Now let's combine the positive and negative examples:

In [None]:
df_data = pd.DataFrame({'snippet': df_fy['first_year'], 'label': 1})
df_data = df_data.append(pd.DataFrame({'snippet': negative_examples, 'label': 0}), ignore_index=True)

In [None]:
f"Working with {df_data.shape[0]} examples in total."

We want to remove snippets that are longer than 350 chars, since this is a requirement in the task.

In [None]:
df_data['snippet_len'] = df_data['snippet'].apply(len)
df_data.drop(df_data[df_data['snippet_len'] > 350].index, inplace=True)

In [None]:
f"Working with {df_data.shape[0]} examples in total."

In [None]:
df_data['label'].value_counts(normalize=True)

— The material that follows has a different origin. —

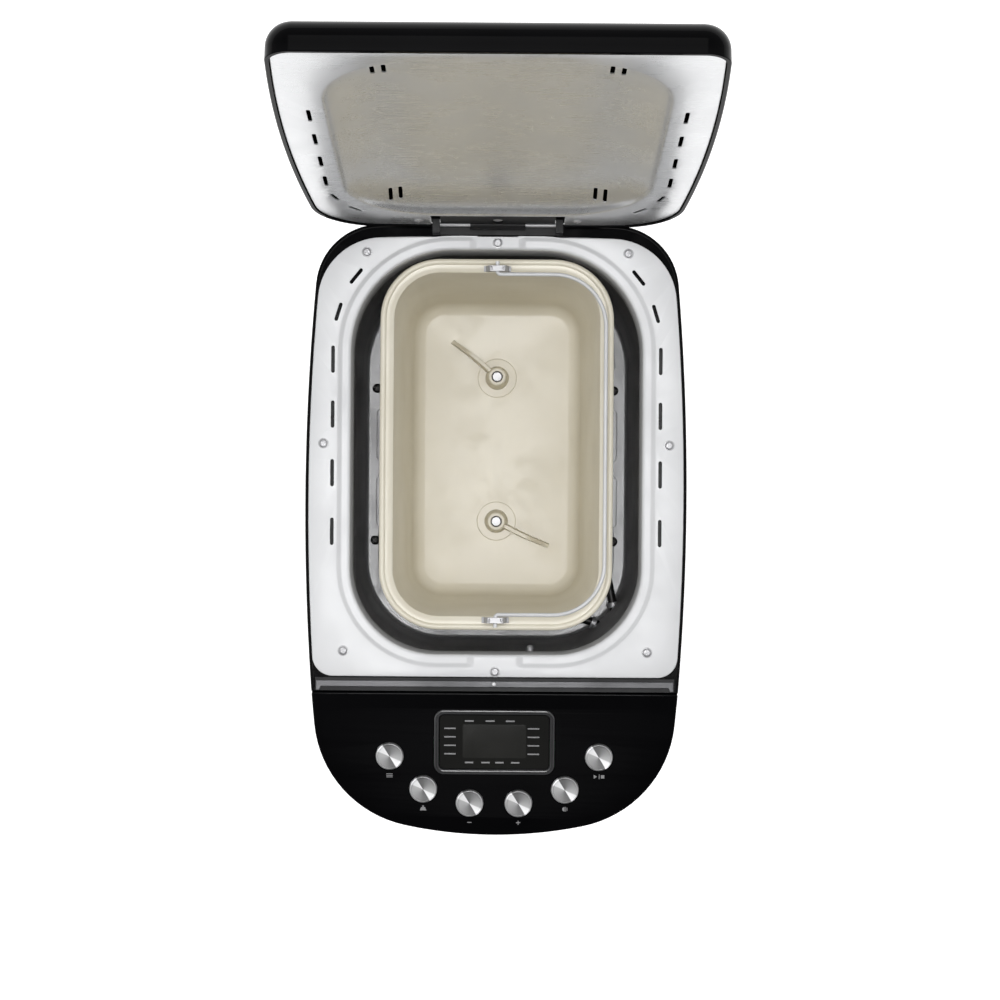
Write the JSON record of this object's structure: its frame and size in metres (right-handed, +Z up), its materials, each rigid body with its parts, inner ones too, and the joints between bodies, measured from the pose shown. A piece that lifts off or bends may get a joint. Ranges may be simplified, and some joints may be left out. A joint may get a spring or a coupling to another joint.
{
  "type": "bread machine",
  "caption": "Automatic bread machine with a hinged lid, deep oven chamber, lift-out pan with a wire handle, kneading paddles and a push-button control panel.",
  "frame": {"origin": "on the floor, under the middle of the box the machine fills with its lid open", "axes": "+X to the machine's right as its user faces it from the front, +Y to the rear where the lid is hinged, +Z up"},
  "size_m": [0.2644, 0.4981, 0.5808],
  "materials": {
    "gloss_black": "polished black",
    "satin_black": "satin black",
    "bright_steel": "bright satin sheet",
    "dark_coating": "dark coated sheet",
    "cream_coating": "pale non-stick coating",
    "pan_coating": "pale non-stick coating on pressed aluminium",
    "motor_casing": "bare can",
    "zinc_steel": "zinc plated",
    "spun_aluminium": "spun",
    "smoked_window": "smoked",
    "circuit_green": "lacquered",
    "black_rubber": "matt",
    "dark_nylon": "matt",
    "element_sheath": "oxidised sheath"
  },
  "bodies": {
    "casing": {"base_tray": "satin_black", "foot_front_left": "black_rubber", "foot_front_right": "black_rubber", "foot_rear_left": "black_rubber", "foot_rear_right": "black_rubber", "housing_shell": "gloss_black", "deck_plate": "bright_steel", "deck_screw_1": "zinc_steel", "deck_screw_2": "zinc_steel", "deck_screw_3": "zinc_steel", "deck_screw_4": "zinc_steel", "deck_screw_5": "zinc_steel", "deck_screw_6": "zinc_steel", "deck_screw_7": "zinc_steel", "deck_screw_8": "zinc_steel", "front_trim": "satin_black", "oven_chamber": "dark_coating", "heating_element": "element_sheath", "temperature_probe": "zinc_steel", "pan_clip_left": "zinc_steel", "pan_clip_right": "zinc_steel", "control_panel": "gloss_black", "display_bezel": "satin_black", "display_window": "smoked_window", "display_module": "satin_black", "control_board": "circuit_green", "power_board": "circuit_green", "motor": "motor_casing", "motor_bracket": "zinc_steel", "cord_gland": "black_rubber", "drive_bearing_front": "dark_nylon", "drive_bearing_rear": "dark_nylon", "hinge_bracket": "satin_black", "hinge_pin": "zinc_steel", "motor_belt": "black_rubber", "linking_belt": "black_rubber"},
    "lid": {"lid_shell": "gloss_black", "lid_liner": "bright_steel", "lid_hinge_leaf": "satin_black", "lid_screw": "zinc_steel"},
    "pan": {"bread_pan": "pan_coating", "pan_skirt": "zinc_steel", "handle_bracket_rear": "zinc_steel", "handle_bracket_front": "zinc_steel"},
    "handle": {"pan_handle": "bright_steel"},
    "kneader_front": {"kneading_shaft_front": "zinc_steel", "kneading_paddle_front": "cream_coating"},
    "kneader_rear": {"kneading_shaft_rear": "zinc_steel", "kneading_paddle_rear": "cream_coating"},
    "drive_front": {"drive_shaft_front": "zinc_steel", "drive_pulley_front": "dark_nylon"},
    "drive_rear": {"drive_shaft_rear": "zinc_steel", "drive_pulley_rear": "dark_nylon"},
    "motor_rotor": {"motor_pulley": "dark_nylon"},
    "menu_button": {"button_menu": "spun_aluminium"},
    "start_button": {"button_start": "spun_aluminium"},
    "weight_button": {"button_weight": "spun_aluminium"},
    "crust_button": {"button_crust": "spun_aluminium"},
    "time_down_button": {"button_time_down": "spun_aluminium"},
    "time_up_button": {"button_time_up": "spun_aluminium"}
  },
  "joints": [
    {"name": "lid_hinge", "type": "hinge", "parent": "casing", "child": "lid", "pos_m": [0, 0.17494, 0.271], "axis": [-1, 0, 0], "range_deg": [-100, 0]},
    {"name": "pan_lift", "type": "slide", "parent": "casing", "child": "pan", "axis": [0, 0, 1], "range_m": [0, 0.25]},
    {"name": "pan_handle_hinge", "type": "hinge", "parent": "pan", "child": "handle", "pos_m": [0, 0.02359, 0.2586], "axis": [0, -1, 0], "range_deg": [0, 180]},
    {"name": "drive_spin", "type": "hinge", "parent": "casing", "child": "drive_front", "pos_m": [0, -0.03141, 0.03], "axis": [0, 0, 1], "continuous": true},
    {"name": "rear_drive_spin", "type": "hinge", "parent": "casing", "child": "drive_rear", "pos_m": [0, 0.07859, 0.03], "axis": [0, 0, 1], "continuous": true},
    {"name": "motor_spin", "type": "hinge", "parent": "casing", "child": "motor_rotor", "pos_m": [0, -0.19306, 0.03], "axis": [0, 0, 1], "continuous": true},
    {"name": "front_kneader_spin", "type": "hinge", "parent": "pan", "child": "kneader_front", "pos_m": [0, -0.03141, 0.11], "axis": [0, 0, 1], "continuous": true},
    {"name": "rear_kneader_spin", "type": "hinge", "parent": "pan", "child": "kneader_rear", "pos_m": [0, 0.07859, 0.11], "axis": [0, 0, 1], "continuous": true},
    {"name": "menu_press", "type": "slide", "parent": "casing", "child": "menu_button", "axis": [0, 0.1132, -0.9936], "range_m": [0, 0.0015], "stiffness_N_per_m": 300, "springref_m": -0.002},
    {"name": "start_press", "type": "slide", "parent": "casing", "child": "start_button", "axis": [0, 0.1132, -0.9936], "range_m": [0, 0.0015], "stiffness_N_per_m": 300, "springref_m": -0.002},
    {"name": "weight_press", "type": "slide", "parent": "casing", "child": "weight_button", "axis": [0, 0.1132, -0.9936], "range_m": [0, 0.0015], "stiffness_N_per_m": 300, "springref_m": -0.002},
    {"name": "crust_press", "type": "slide", "parent": "casing", "child": "crust_button", "axis": [0, 0.1132, -0.9936], "range_m": [0, 0.0015], "stiffness_N_per_m": 300, "springref_m": -0.002},
    {"name": "time_down_press", "type": "slide", "parent": "casing", "child": "time_down_button", "axis": [0, 0.1132, -0.9936], "range_m": [0, 0.0015], "stiffness_N_per_m": 300, "springref_m": -0.002},
    {"name": "time_up_press", "type": "slide", "parent": "casing", "child": "time_up_button", "axis": [0, 0.1132, -0.9936], "range_m": [0, 0.0015], "stiffness_N_per_m": 300, "springref_m": -0.002}
  ],
  "couplings": [
    {"joint": "rear_drive_spin", "follows": "drive_spin", "ratio": 1},
    {"joint": "motor_spin", "follows": "drive_spin", "ratio": 5},
    {"joint": "front_kneader_spin", "follows": "drive_spin", "ratio": 1},
    {"joint": "rear_kneader_spin", "follows": "drive_spin", "ratio": 1}
  ]
}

As mentioned, the dataset is highly imbalanced.

## Model exploration

In [None]:
from sklearn.model_selection import train_test_split, cross_validate
from sklearn.model_selection import cross_val_score

from sklearn.pipeline import Pipeline

from sklearn.dummy import DummyClassifier
from sklearn.neural_network import MLPClassifier
from sklearn.ensemble import RandomForestClassifier
from sklearn.linear_model import LogisticRegression
from sklearn.linear_model import SGDClassifier
from sklearn.svm import SVC

In [None]:
X_train, X_test, y_train, y_test = train_test_split(df_data['snippet'], df_data['label'], test_size=0.33, random_state=42, stratify=df_data['label'])

In [None]:
C = 1
clfs = [('Dummy', DummyClassifier(strategy='prior')),
        ('RF', RandomForestClassifier(n_estimators=100, max_depth=2, class_weight='balanced')),
       ('LogReg', LogisticRegression(random_state=0, solver='lbfgs', class_weight='balanced')),
       ('SVM SGD', SGDClassifier(max_iter=1000, tol=1e-3, class_weight='balanced')),
       ('SVM linear', SVC(kernel='linear', C=C, class_weight='balanced')),
       ('SVM RBF', SVC(kernel='rbf', C=C, class_weight='balanced')),
       ('SVM Poly', SVC(kernel='poly', C=C, class_weight='balanced'))
       ]


for name, clf in clfs:
    pipeline = Pipeline([
    ('tfidf', TfidfVectorizer()),
    ('clf', clf),
    ])
    
    scores = cross_validate(pipeline, X_train, y_train, cv=5, scoring=('accuracy', 'f1', 'roc_auc'), return_train_score=True)

    print("{:10s} {:5s} | Train: {:.3f}, Test: {:.3f}".format(name, 'ACC', np.mean(scores['train_accuracy']), np.mean(scores['test_accuracy'])))
    
    print("{:10s} {:5s} | Train: {:.3f}, Test: {:.3f}".format(name, 'F1', np.mean(scores['train_f1']), np.mean(scores['test_f1'])))
    
    print("{:10s} {:5s} | Train: {:.3f}, Test: {:.3f}".format(name, 'AUC', np.mean(scores['train_roc_auc']), np.mean(scores['test_roc_auc'])))
    
    print()

To choose a model, we look at three metrics - accuracy, F1 score and AUC. The Logistic Regression seems to have highest scores on all of them.

## Model evaluation

In [None]:
from sklearn.metrics import accuracy_score, f1_score, classification_report

pipeline = Pipeline([
    ('tfidf', TfidfVectorizer()),
    ('clf', LogisticRegression(random_state=0, solver='lbfgs', class_weight='balanced')),
])
    
pipeline.fit(X_train, y_train)
pred = pipeline.predict(X_test)
pred_proba = pipeline.predict_proba(X_test)[:,1]

In [None]:
result = pd.DataFrame({'proba': pred_proba, 'label': y_test, 'text': X_test})

In [None]:
result.sort_values('proba', ascending=False).head(10)

In [None]:
accuracy_score(y_test, pred)

In [None]:
f1_score(y_test, pred)

In [None]:
print(classification_report(y_test, pred))

The results look promising - using the classifier we can extract 2 valid answers with no false positives!